ECLI:NL:RVS:2011:BP7752
Raad van State
- Eerste aanleg - enkelvoudig
- M.G.J. Parkins-de Vin
- R. Kegge
- Rechtspraak.nl
Bestemmingsplan 'Hoogen Dries' vastgesteld door de raad van de gemeente Goirle
Op 20 april 2010 heeft de raad van de gemeente Goirle het bestemmingsplan 'Hoogen Dries' vastgesteld. Tegen dit besluit heeft de appellant, wonend te [woonplaats], op 2 juni 2010 beroep ingesteld bij de Raad van State. De raad heeft een verweerschrift ingediend en de zaak is door een meervoudige kamer van de Afdeling verwezen naar een enkelvoudige kamer. De zitting vond plaats op 5 januari 2011, waar de appellant en de raad, vertegenwoordigd door mr. J. Ludwig, aanwezig waren.
Het bestemmingsplan voorziet in de bouw van één woning op een locatie tussen Hoogen Dries 5 en Kerkstraat 33 in Goirle. De appellant is het niet eens met het besluit en stelt dat hij door onjuiste voorlichting over de gebruiksmogelijkheden van het perceel, waarop de woning is voorzien, dit perceel destijds niet heeft gekocht. De Afdeling overweegt echter dat deze kwestie niet kan leiden tot vernietiging van het besluit, omdat de procedure zich richt op de vraag of het bestemmingsplan in overeenstemming is met een goede ruimtelijke ordening en het recht.
De Afdeling concludeert dat de afstand van 15 meter tussen het bouwvlak en de woning van de appellant, samen met de maximale bouwhoogte van 4 meter en de ligging in een bestaand bebouwd gebied, voldoende is om te stellen dat er geen ernstige aantasting van het woon- en leefklimaat zal plaatsvinden. Ook de zorgen van de appellant over de parkeersituatie worden niet onderbouwd, aangezien er binnen het plangebied twee extra parkeerplaatsen gerealiseerd kunnen worden.
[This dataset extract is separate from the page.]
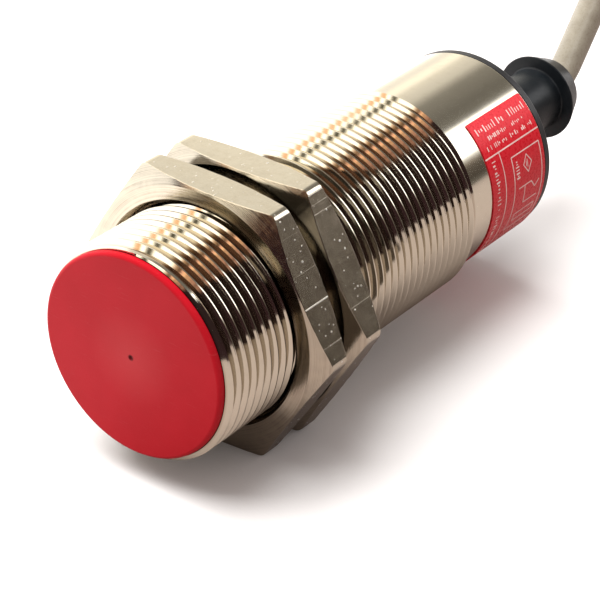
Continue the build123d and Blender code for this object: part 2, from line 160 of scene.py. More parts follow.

De Afdeling oordeelt verder dat de woning op een afstand van ongeveer 23 meter van een naastgelegen bedrijf is voorzien, dat tot categorie 4(A) van de Staat van Bedrijfsactiviteiten behoort. De raad heeft aangegeven dat het bedrijf geen uitbreidingsruimte heeft en dat geluidwerende voorzieningen in de woning een aanvaardbaar woon- en leefklimaat kunnen garanderen. De appellant heeft niet aangetoond dat deze stellingen onjuist zijn.
Uiteindelijk verklaart de Afdeling het beroep ongegrond en ziet geen aanleiding voor een proceskostenveroordeling. De uitspraak is gedaan in naam der Koningin op 16 maart 2011.